## start RECORDS FOR THIS EXERCISE
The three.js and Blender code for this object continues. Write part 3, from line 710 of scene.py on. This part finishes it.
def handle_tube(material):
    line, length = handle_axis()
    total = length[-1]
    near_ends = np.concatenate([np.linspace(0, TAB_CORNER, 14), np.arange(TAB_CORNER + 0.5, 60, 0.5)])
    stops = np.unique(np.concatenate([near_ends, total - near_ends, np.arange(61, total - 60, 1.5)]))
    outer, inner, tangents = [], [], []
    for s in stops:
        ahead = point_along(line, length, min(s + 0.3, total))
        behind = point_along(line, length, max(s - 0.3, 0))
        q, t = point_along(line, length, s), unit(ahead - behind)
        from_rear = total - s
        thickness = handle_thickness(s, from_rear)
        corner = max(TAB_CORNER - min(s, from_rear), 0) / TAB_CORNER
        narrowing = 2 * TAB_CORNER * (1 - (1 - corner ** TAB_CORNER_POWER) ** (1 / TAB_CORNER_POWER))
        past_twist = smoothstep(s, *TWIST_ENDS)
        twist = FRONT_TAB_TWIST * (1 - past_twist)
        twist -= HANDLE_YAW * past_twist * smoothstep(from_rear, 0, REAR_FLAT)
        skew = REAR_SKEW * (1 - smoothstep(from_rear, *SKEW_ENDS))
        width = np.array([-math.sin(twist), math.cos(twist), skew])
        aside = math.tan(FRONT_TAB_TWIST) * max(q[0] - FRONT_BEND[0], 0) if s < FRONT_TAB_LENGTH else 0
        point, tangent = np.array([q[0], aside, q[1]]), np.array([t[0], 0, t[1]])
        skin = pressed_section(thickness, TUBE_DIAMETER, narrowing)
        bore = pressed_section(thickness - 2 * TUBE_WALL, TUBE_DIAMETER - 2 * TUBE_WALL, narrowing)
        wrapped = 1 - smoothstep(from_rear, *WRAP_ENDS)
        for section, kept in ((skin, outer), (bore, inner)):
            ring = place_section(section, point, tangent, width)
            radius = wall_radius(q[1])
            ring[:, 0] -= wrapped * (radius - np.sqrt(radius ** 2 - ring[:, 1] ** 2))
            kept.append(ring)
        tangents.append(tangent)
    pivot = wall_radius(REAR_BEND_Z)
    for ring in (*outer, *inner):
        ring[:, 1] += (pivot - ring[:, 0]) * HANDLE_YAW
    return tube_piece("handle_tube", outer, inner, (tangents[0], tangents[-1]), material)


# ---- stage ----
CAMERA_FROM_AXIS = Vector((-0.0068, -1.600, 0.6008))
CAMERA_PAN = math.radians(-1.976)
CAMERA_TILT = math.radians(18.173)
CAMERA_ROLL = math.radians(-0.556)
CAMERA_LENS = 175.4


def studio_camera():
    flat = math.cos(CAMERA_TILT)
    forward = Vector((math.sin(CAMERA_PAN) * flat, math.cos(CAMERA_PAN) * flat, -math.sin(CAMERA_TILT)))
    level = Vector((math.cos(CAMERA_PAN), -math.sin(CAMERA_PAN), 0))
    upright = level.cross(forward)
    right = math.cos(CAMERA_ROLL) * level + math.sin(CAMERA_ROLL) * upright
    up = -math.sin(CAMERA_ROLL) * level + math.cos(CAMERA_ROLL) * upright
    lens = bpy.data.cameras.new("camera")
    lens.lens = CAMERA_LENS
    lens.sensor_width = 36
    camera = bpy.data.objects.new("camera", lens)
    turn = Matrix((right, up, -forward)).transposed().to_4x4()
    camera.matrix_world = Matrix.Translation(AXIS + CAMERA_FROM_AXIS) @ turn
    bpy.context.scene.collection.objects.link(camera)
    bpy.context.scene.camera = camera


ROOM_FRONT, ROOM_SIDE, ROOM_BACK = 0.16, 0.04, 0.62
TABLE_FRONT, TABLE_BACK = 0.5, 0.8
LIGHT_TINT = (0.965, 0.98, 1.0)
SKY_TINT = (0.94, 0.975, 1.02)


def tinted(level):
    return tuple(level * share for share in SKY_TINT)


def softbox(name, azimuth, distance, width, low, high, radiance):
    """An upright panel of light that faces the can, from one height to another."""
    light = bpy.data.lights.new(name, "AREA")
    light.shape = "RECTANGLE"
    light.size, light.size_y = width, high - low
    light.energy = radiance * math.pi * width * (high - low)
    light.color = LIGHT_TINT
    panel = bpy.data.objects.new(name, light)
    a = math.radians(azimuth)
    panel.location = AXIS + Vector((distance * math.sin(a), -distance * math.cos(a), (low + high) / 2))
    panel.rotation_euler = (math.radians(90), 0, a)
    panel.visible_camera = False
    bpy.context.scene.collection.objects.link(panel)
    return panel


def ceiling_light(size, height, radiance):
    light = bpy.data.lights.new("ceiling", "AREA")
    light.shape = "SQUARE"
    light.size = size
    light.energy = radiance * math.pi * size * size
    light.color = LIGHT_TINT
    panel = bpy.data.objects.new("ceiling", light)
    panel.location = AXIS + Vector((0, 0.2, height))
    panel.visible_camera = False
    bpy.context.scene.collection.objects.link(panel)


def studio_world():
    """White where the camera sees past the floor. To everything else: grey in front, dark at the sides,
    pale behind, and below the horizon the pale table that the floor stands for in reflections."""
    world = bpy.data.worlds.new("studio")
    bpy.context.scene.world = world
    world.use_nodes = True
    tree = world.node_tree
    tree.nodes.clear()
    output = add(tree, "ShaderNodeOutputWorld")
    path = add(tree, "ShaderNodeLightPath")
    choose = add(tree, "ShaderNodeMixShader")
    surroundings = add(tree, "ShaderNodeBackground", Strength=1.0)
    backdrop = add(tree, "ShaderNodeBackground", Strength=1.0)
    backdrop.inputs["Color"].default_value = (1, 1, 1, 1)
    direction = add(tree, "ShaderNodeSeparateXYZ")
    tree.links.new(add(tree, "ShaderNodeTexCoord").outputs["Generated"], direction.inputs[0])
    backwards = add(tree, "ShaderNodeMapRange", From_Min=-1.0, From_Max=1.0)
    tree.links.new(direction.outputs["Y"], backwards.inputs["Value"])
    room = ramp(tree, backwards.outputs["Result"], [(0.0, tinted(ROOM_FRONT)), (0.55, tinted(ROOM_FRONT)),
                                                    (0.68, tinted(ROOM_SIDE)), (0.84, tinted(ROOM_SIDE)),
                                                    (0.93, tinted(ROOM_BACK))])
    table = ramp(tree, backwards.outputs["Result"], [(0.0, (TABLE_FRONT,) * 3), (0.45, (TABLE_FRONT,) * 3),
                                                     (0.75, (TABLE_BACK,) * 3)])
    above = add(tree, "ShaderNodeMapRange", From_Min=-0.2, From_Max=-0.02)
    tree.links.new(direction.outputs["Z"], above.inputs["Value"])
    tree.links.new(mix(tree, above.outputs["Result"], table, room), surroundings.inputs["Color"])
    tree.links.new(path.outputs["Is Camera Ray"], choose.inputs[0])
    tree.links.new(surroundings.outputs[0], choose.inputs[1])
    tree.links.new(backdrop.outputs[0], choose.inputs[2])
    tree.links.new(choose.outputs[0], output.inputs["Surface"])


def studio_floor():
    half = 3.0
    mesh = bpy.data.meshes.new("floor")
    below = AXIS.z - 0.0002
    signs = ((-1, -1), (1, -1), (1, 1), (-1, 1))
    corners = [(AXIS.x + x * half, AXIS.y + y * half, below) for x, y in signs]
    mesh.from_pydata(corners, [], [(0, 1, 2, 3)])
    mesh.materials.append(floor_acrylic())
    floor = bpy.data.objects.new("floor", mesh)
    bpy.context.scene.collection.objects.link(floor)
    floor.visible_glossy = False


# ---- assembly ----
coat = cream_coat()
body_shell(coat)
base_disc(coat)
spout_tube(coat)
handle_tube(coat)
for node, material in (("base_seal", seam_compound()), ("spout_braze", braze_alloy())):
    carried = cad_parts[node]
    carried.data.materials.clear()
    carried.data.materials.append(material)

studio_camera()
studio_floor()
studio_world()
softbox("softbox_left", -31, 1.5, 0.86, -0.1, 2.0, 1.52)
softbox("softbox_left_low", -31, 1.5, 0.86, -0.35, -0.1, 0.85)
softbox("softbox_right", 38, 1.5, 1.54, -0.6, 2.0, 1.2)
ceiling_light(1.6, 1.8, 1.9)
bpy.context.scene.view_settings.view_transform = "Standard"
## end RECORDS FOR THIS EXERCISE
## start RECORDS FOR THIS EXERCISE
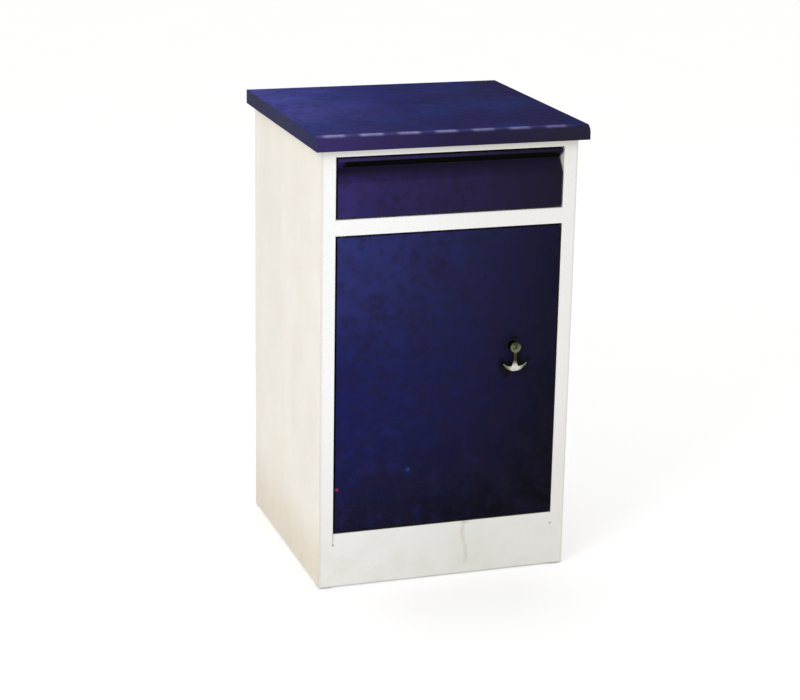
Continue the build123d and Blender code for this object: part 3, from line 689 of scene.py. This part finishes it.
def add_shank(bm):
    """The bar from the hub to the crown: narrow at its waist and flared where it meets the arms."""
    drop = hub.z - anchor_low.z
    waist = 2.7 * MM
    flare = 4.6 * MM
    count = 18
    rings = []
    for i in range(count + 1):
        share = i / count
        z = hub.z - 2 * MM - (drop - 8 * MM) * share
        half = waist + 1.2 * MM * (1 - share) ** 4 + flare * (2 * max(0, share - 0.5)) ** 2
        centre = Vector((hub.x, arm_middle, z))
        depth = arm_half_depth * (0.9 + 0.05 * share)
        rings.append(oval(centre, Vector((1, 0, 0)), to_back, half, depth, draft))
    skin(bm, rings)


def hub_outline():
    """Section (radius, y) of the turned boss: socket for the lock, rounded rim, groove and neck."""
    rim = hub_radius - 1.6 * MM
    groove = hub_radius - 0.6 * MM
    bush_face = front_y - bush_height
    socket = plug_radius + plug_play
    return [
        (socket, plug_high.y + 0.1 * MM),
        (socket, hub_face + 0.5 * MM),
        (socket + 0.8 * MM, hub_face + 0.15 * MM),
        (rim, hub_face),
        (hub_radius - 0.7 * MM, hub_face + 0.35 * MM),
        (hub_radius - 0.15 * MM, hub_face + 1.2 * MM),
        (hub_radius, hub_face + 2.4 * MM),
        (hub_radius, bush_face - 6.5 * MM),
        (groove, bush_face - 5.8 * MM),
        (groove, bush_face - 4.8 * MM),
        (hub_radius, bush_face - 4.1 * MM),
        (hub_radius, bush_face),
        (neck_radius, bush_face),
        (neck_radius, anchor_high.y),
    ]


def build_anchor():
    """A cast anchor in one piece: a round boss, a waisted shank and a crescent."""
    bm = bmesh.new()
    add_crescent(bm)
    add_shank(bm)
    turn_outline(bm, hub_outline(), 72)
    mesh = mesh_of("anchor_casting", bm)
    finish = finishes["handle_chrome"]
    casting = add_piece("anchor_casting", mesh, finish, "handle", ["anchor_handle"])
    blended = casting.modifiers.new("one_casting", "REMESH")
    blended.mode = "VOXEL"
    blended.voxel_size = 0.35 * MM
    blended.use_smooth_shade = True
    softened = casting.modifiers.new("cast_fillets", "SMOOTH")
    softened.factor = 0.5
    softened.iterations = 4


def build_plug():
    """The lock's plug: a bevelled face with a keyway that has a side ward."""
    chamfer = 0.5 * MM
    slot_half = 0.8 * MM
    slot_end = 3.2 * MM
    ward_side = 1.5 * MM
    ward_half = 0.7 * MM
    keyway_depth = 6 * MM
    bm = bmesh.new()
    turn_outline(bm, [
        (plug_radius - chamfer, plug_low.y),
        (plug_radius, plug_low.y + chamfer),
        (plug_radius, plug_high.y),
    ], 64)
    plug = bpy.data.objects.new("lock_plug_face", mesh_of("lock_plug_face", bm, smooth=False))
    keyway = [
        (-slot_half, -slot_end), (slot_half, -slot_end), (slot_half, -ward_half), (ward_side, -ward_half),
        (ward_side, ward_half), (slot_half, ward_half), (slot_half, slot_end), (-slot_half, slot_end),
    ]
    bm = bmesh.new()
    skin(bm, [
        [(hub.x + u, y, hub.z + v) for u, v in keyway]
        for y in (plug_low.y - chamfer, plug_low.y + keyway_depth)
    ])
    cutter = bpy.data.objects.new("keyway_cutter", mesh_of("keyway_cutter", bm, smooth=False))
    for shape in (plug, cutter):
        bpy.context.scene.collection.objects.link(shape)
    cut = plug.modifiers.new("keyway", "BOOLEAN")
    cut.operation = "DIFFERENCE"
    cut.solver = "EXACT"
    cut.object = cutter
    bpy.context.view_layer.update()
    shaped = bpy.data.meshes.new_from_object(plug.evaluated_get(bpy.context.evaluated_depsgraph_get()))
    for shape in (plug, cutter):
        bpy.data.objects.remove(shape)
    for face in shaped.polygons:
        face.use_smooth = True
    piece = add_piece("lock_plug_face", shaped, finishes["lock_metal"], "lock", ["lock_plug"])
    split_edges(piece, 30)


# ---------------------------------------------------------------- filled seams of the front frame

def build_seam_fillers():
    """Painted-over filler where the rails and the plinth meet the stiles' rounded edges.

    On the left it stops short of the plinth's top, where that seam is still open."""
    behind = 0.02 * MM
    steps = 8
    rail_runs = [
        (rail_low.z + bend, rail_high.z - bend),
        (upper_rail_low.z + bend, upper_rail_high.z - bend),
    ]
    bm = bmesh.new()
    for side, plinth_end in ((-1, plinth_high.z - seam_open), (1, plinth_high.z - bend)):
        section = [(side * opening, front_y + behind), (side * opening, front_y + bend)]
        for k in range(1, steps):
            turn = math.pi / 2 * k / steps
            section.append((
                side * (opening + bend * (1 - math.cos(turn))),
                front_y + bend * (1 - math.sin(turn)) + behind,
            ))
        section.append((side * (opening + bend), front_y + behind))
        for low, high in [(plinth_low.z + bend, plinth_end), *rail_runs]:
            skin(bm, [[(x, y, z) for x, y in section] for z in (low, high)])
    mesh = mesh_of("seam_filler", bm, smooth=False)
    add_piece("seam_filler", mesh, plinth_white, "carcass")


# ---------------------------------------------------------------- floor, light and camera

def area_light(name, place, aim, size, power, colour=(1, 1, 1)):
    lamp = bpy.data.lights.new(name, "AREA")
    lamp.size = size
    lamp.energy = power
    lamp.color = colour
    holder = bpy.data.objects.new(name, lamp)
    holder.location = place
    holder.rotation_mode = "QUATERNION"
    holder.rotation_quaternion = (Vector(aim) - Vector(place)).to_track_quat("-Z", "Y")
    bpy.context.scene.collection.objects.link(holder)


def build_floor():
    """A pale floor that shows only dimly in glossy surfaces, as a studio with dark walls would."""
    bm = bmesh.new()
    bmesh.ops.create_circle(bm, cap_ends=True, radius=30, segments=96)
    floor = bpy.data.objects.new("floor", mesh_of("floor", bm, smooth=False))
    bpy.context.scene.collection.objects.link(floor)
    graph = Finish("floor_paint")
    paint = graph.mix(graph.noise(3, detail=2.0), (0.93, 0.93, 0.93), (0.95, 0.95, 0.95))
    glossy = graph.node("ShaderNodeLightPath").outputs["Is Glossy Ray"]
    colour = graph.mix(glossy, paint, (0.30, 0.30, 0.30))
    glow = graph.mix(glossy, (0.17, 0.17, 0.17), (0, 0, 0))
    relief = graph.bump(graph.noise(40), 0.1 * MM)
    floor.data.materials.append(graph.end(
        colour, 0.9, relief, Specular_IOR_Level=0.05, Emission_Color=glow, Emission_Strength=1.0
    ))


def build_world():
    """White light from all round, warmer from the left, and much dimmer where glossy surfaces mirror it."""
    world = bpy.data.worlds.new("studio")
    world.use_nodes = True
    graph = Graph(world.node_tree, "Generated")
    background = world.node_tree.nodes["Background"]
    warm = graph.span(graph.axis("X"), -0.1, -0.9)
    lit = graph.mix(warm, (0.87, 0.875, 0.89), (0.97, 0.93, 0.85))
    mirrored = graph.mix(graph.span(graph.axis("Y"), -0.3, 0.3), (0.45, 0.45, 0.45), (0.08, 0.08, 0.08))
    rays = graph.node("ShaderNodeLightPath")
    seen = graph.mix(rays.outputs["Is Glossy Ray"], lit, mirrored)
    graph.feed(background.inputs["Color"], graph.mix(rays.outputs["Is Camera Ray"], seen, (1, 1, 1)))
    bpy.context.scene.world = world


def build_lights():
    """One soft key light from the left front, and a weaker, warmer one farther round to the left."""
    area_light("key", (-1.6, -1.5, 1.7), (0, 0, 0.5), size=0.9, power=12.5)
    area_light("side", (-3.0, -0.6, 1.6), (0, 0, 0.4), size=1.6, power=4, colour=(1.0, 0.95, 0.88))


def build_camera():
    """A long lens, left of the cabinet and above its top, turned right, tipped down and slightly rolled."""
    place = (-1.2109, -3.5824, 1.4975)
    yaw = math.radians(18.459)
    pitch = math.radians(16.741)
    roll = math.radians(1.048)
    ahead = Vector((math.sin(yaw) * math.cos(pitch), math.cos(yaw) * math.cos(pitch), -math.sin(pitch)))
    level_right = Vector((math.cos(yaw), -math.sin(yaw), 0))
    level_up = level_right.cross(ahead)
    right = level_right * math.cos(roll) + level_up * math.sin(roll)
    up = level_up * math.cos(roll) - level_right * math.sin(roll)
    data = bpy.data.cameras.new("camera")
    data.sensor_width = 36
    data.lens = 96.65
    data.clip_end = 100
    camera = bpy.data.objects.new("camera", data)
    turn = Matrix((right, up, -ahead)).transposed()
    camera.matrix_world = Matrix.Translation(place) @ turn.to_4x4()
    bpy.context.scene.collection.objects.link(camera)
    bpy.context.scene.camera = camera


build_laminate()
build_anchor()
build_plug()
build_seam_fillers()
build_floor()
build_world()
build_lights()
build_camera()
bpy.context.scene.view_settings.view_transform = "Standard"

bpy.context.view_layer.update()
## end RECORDS FOR THIS EXERCISE
→ **EXERCISE INSTRUCTIONS**: Go back over the listing above and copy exactly the lines that begin at the line with "Continue the build123d" and stop after the line with "skin(bm, rings)"; leave out every other line.

→ **EXERCISE RESULT**:
Continue the build123d and Blender code for this object: part 3, from line 689 of scene.py. This part finishes it.
def add_shank(bm):
    """The bar from the hub to the crown: narrow at its waist and flared where it meets the arms."""
    drop = hub.z - anchor_low.z
    waist = 2.7 * MM
    flare = 4.6 * MM
    count = 18
    rings = []
    for i in range(count + 1):
        share = i / count
        z = hub.z - 2 * MM - (drop - 8 * MM) * share
        half = waist + 1.2 * MM * (1 - share) ** 4 + flare * (2 * max(0, share - 0.5)) ** 2
        centre = Vector((hub.x, arm_middle, z))
        depth = arm_half_depth * (0.9 + 0.05 * share)
        rings.append(oval(centre, Vector((1, 0, 0)), to_back, half, depth, draft))
    skin(bm, rings)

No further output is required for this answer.